You would get the same warning using this random data:

N = 100;
X = [10*rand(N,1), 2*rand(N,1), zeros(N,1)];
X_centered = bsxfun(@minus, X, mean(X));
[coeff, score, latent, tsquare] = princomp(X_centered);
plot3(X_centered(:,1), X_centered(:,2), X_centered(:,3), '.');

Random points

coeff(:,1) will be approximately [1;0;0] and latent(1) the biggest value, as the data is spread most along the x-axis. The second vector coeff(:,2) will be approximately the vector [0;1;0] while latent(2) will be quite a bit smaller than latent(1), as the second most important direction is the y-axis, which is not as spread out as the first direction. The rest of the vectors will be some vectors that are orthonormal to our current vectors. (In our simple case there is only the possibility of [0;0;1], and latent(3) will be zero, as the data is flat) [Bear in mind that the principal components will always be orthogonal to each other.]

knedlsepp
  • 6,065
  • 3
  • 20
  • 41
0

This warning occurs only if nargout>3, i.e. tsquared is requested. You can still trust the principal components if you get this warning.

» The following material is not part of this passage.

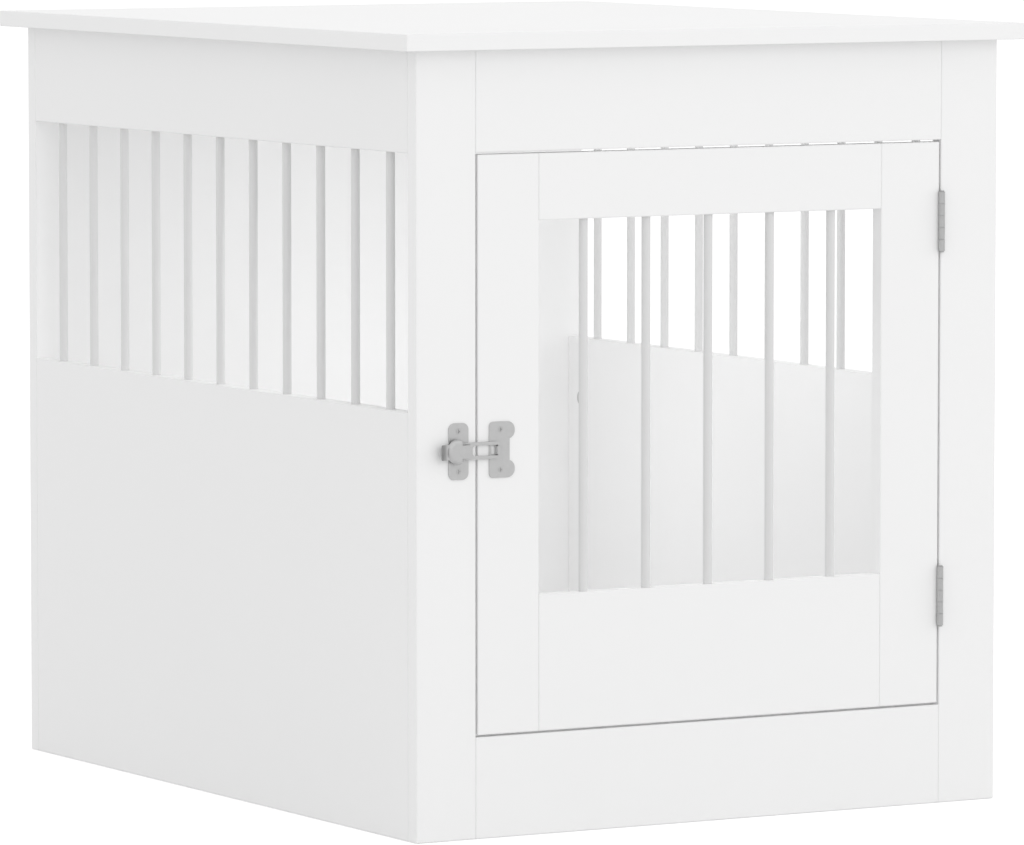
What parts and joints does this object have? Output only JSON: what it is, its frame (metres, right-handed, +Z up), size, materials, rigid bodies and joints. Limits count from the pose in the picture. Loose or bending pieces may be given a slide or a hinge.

I encountered this warning once because some columns of my input matrix had 0 variance, so they did not contribute any "information" to the data. More generally, the warning occurs, as @knedlsepp described in his/her answer, if there are latent dimensions that have 0 (or almost zero) extent. In those cases, one cannot compute the Hotelling T-squared statistics tsquared (division by zero).

Have a look at the source code of by entering open pca in the Matlab console. For me, simply disabling the specific warning was sufficient.

warning('off', 'stats:pca:ColRankDefX')
normanius
  • 8,629
  • 7
  • 53
  • 83